TASK DIRECTIONS: Below are some entries. Copy each line that holds the string "before".

Extracted records:
§ §

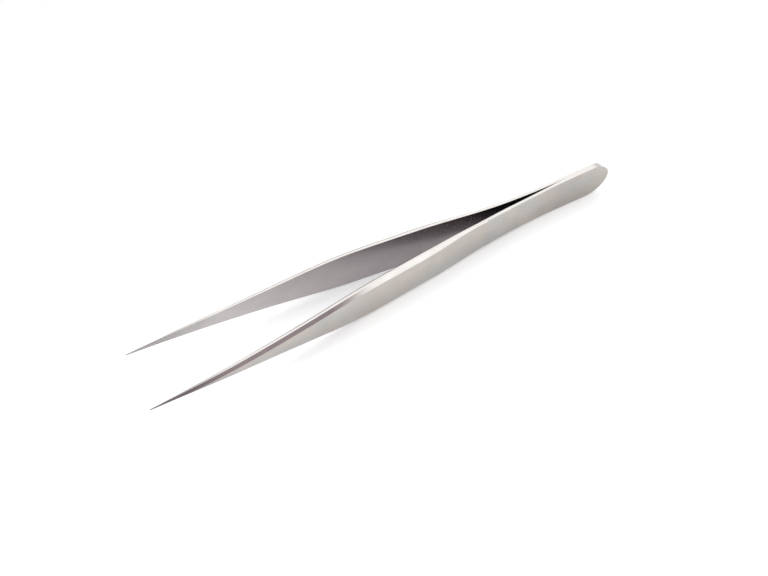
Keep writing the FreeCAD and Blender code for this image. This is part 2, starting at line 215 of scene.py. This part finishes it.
def steel():
    """Satin flats, finely ground edges and bevels, and shade painted into the colour between the
    arms.
    """
    material, shader = new_material("satin_steel")
    surface = shader.add("ShaderNodeTexCoord")
    place = shader.scale(surface.outputs["Object"], 1000)
    split = shader.add("ShaderNodeSeparateXYZ", {"Vector": place})
    x, y, z = [split.outputs[axis] for axis in "XYZ"]
    ground, level, inner = facets(shader, surface.outputs["Normal"], y)
    grain = shader.noise(place, *GRAIN)
    bump = shader.add("ShaderNodeBump", {
        "Height": grain,
        "Strength": GRAIN_STRENGTH,
        "Distance": GRAIN_DEPTH,
        "Normal": broken_edges(shader, x, y, level),
    })
    metal = shader.add("ShaderNodeBsdfPrincipled", {
        "Base Color": steel_colour(shader, place, x, z, ground, level, inner),
        "Metallic": 1.0,
        "Roughness": steel_roughness(shader, place, grain, ground),
        "Normal": bump.outputs[0],
    })
    shader.add("ShaderNodeOutputMaterial", {"Surface": metal.outputs[0]})
    return material


def finish_arms(nodes, material):
    for arm in nodes.values():
        arm.data.materials.clear()
        arm.data.materials.append(material)


def seen_directly(shader):
    """1 for what the camera sees, straight or mirrored in the steel, and 0 for light on surfaces."""
    rays = shader.add("ShaderNodeLightPath")
    seen = shader.math("MAXIMUM", rays.outputs["Is Camera Ray"], rays.outputs["Is Glossy Ray"])
    return shader.math("MAXIMUM", seen, rays.outputs["Is Transmission Ray"])


def floor():
    """A white table: its glow only lifts it to white in the picture and lights nothing."""
    bpy.ops.mesh.primitive_plane_add(size=1, location=(0, 0, -TABLE_DROP))
    plane = bpy.context.object
    plane.name = "table"
    plane.scale = (*TABLE_SIZE, 1)
    material, shader = new_material("white_table")
    matt = shader.add("ShaderNodeBsdfDiffuse", {"Color": (*FLOOR_COLOUR, 1)})
    strength = shader.math("MULTIPLY", seen_directly(shader), FLOOR_GLOW)
    glow = shader.add("ShaderNodeEmission", {"Strength": strength})
    both = shader.add("ShaderNodeAddShader")
    shader.set(both.inputs[0], matt.outputs[0])
    shader.set(both.inputs[1], glow.outputs[0])
    shader.add("ShaderNodeOutputMaterial", {"Surface": both.outputs[0]})
    plane.data.materials.append(material)


def soft_light(name, place, target, width, height, power):
    lamp = bpy.data.lights.new(name, "AREA")
    lamp.shape = "RECTANGLE"
    lamp.size = width
    lamp.size_y = height
    lamp.energy = power
    lamp_object = bpy.data.objects.new(name, lamp)
    lamp_object.location = place
    direction = Vector(target) - Vector(place)
    lamp_object.rotation_euler = direction.to_track_quat("-Z", "Y").to_euler()
    bpy.context.scene.collection.objects.link(lamp_object)


def room():
    """A pale room, bright overhead, with a window and a dark wall that the steel mirrors."""
    world = bpy.data.worlds.new("studio")
    world.use_nodes = True
    shader = Shader(world.node_tree)
    direction = shader.add("ShaderNodeTexCoord").outputs["Generated"]
    level = shader.vector("NORMALIZE", shader.vector("MULTIPLY", direction, (1, 1, 0)))
    height = shader.vector("DOT_PRODUCT", direction, (0, 0, 1))
    low, high = [math.sin(math.radians(angle)) for angle in WALL_TOP]
    colour = WALL_COLOUR
    soft = math.radians(WALL_SOFTNESS)
    walls = (DARK_WALL, DARK_COLOUR), (WINDOW, WINDOW_COLOUR), (BACKDROP, BACKDROP_COLOUR)
    for (start, end), wall in walls:
        middle, half = math.radians((start + end) / 2), math.radians((end - start) / 2)
        towards = shader.vector("DOT_PRODUCT", level, (math.cos(middle), math.sin(middle), 0))
        inside = shader.step(towards, math.cos(half + soft), math.cos(half - soft))
        colour = shader.mix(inside, colour, wall)
    colour = shader.mix(shader.step(height, low, high), colour, OVERHEAD_COLOUR)
    around = shader.add("ShaderNodeBackground", {"Color": colour})
    white = shader.add("ShaderNodeBackground", {"Color": (1, 1, 1, 1)})
    rays = shader.add("ShaderNodeLightPath").outputs["Is Camera Ray"]
    shader.add("ShaderNodeOutputWorld", {"Surface": shader.blend(rays, around, white).outputs[0]})
    bpy.context.scene.world = world


def camera():
    data = bpy.data.cameras.new("camera")
    data.lens = CAMERA_LENS
    data.sensor_width = 36
    data.clip_start = 0.001
    view = bpy.data.objects.new("camera", data)
    back = CAMERA_RIGHT.cross(CAMERA_UP)
    turn = Matrix((CAMERA_RIGHT, CAMERA_UP, back)).transposed()
    view.matrix_world = Matrix.Translation(CAMERA_PLACE) @ turn.to_4x4()
    bpy.context.scene.collection.objects.link(view)
    bpy.context.scene.camera = view


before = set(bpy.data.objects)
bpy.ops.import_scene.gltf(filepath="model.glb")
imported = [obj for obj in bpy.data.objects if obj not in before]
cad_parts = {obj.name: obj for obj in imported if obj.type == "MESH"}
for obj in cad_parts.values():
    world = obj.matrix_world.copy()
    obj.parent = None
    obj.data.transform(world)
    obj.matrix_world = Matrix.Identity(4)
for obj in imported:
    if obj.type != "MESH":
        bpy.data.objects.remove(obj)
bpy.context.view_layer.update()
finish_arms(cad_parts, steel())
floor()
for lamp in LAMPS:
    soft_light(*lamp)
room()
camera()
bpy.context.scene.view_settings.view_transform = "Standard"
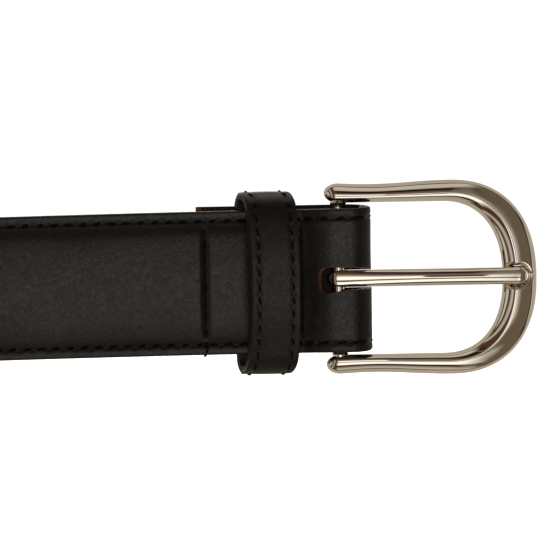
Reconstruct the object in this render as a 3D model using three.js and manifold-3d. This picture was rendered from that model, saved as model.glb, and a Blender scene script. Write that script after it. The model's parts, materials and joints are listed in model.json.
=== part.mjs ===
// A padded leather dress belt, 35 mm wide, size 32 in. It stands on its long edge as it is put away:
// the buckle end is straight, and the rest is coiled behind it with the grain side outwards.
// Units are millimetres, +Z up. Every piece is made in the belt's own frame, where x runs to the
// buckle, y across the strap and z out of the grain side, and x = 0 is the axis of the buckle's bar.

import * as THREE from 'three';
import { mergeVertices } from 'three/addons/utils/BufferGeometryUtils.js';
import Module from 'manifold-3d';

const wasm = await Module();
wasm.setup();

// ---------------------------------------------------------------- driving dimensions

// Strap layers, measured outwards from the lining's face.
const STRAP_WIDTH = 35;
const LINING_THICKNESS = 1.1;
const OUTER_THICKNESS = 1.3;
const CORE_THICKNESS = 1.4;
const GLUE_LINE = 0.1;
const CORE_HALF_WIDTH = 11.3;
const RAISED_TOP_HALF_WIDTH = 12.2;
const RAISED_BASE_HALF_WIDTH = 13.8;

// Strap length and holes, measured from the bar.
const MIDDLE_HOLE = 813;
const HOLE_COUNT = 5;
const HOLE_PITCH = 25;
const HOLE_RADIUS = 2.5;
const LAST_HOLE_TO_TIP = 95;
const TIP_TAPER = 42;
const TIP_BLUNTNESS = 0.3;
const TIP_SEAM = 5;
const TIP_FLAT = 8;

// The coil. On the way there the strap drops across its width, to stand level with the buckle's lower arm.
const COIL_START_X = -146;
const COIL_RADIUS = 50;
const COIL_PITCH = 6;
const COIL_STEP = Math.PI / 9;
const FRONT_DROP = 0.8;
const COIL_DROP = 6.2;
const DROP_LENGTH = 400;
// Places where the straight front bends a little, to follow its drop.
const FRONT_BREAKS = [-120, -95, -65];
const TURNED_RISE = 0.2;

// The straight front, the fold round the bar and the end turned back behind it.
const TURNED_END_X = -34.5;
const FRONT_Z = 4.5;
const CREST_START_X = -8.5;
const CREST_END_X = -1.5;
const FOLD_X = 7.9;
const RAISED_END_X = -37;

// The slot that the prong swings in.
const SLOT_END_X = -5;
const SLOT_WIDTH = 6.5;
const SLOT_CORNER = 2;

// Stitching.
const THREAD_WIDTH = 0.7;
const THREAD_HEIGHT = 0.35;
const THREAD_RECESS = 0.05;
const THREAD_CLEARANCE = 0.1;
const EDGE_ROW_INSET = 2.75;
const CROSS_ROW_HALF_LENGTH = 12.8;
const CROSS_ROW_STITCHES = 8;
const CROSS_LEG = 0.6;
const REAR_ROW_X = -32.6;
const FRONT_ROW_X = -9.25;

// The keeper loop, which leans towards the buckle.
const KEEPER_BASE_X = -25.3;
const KEEPER_LENGTH = 11.7;
const KEEPER_WIDTH = 44.3;
const KEEPER_DROP = 1;
const KEEPER_BOTTOM_Z = 2.6;
const KEEPER_TOP_Z = 13.6;
const KEEPER_CORNER = 4.2;
const KEEPER_LEAN = 0.338;
const KEEPER_OUTER_THICKNESS = 0.9;
const KEEPER_LINING_THICKNESS = 0.8;
const KEEPER_ROW_INSET = 1.6;
const KEEPER_JOINT_GAP = 0.2;
const STAPLE_HALF_SPAN = 3.5;
const STAPLE_WIDTH = 1.2;
const STAPLE_WIRE = 0.4;
const STAPLE_TURN = 2.4;

// The buckle.
const BAR_Z = 4.65;
const BAR_RADIUS = 1.75;
const BAR_HALF_LENGTH = 21.8;
const FIT_CLEARANCE = 0.1;
const FOOT_RADIUS = 3.1;
const FOOT_Y = 20.6;
const FRAME_INNER_CENTRE_X = 25.2;
const FRAME_INNER_LENGTH = 14.8;
const FRAME_INNER_HALF_WIDTH = 18.5;
const FRAME_OUTER_CENTRE_X = 27.2;
const FRAME_OUTER_LENGTH = 21.1;
const FRAME_OUTER_HALF_WIDTH = 23.7;
const FRAME_WAIST = 0.75;
const FRAME_SQUARENESS = 2.3;
const FRAME_CLEAR_Z = 12;
const CRADLE_HALF_WIDTH = 2.5;
const CRADLE_FLOOR_Z = 4.6;
const CRADLE_START_X = 34;
const CRADLE_END_X = 46.6;

// The prong.
const PRONG_WIDTH = 4.1;
const PRONG_EYE_RADIUS = 3.1;
const PRONG_EYE_BORE = 1.9;
const PRONG_TIP_X = 45.8;

// ---------------------------------------------------------------- derived dimensions

const HALF_WIDTH = STRAP_WIDTH / 2;
const OUTER_START = LINING_THICKNESS + GLUE_LINE;
const STRAP_THICKNESS = OUTER_START + OUTER_THICKNESS;
const CORE_TOP = OUTER_START + CORE_THICKNESS;
const RAISED_TOP = CORE_TOP + GLUE_LINE + OUTER_THICKNESS;
const RAISE = CORE_THICKNESS + GLUE_LINE;
const STRAP_LENGTH = MIDDLE_HOLE + ((HOLE_COUNT - 1) / 2) * HOLE_PITCH + LAST_HOLE_TO_TIP;
const COIL_LENGTH = STRAP_LENGTH + COIL_START_X;
const FOLD_INNER_RADIUS = BAR_Z - STRAP_THICKNESS;
const FOLD_CENTRE_X = FOLD_X - FOLD_INNER_RADIUS - STRAP_THICKNESS;
const CREST_Z = BAR_Z + FOLD_INNER_RADIUS;
const FRONT_TOP_Z = FRONT_Z + STRAP_THICKNESS;
const BOW_X = FRAME_OUTER_CENTRE_X + FRAME_OUTER_LENGTH;
const KEEPER_THICKNESS = KEEPER_OUTER_THICKNESS + GLUE_LINE + KEEPER_LINING_THICKNESS;
const CUT_MARGIN = 2;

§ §

COMPLETE ANSWER:
before = set(bpy.data.objects)
imported = [obj for obj in bpy.data.objects if obj not in before]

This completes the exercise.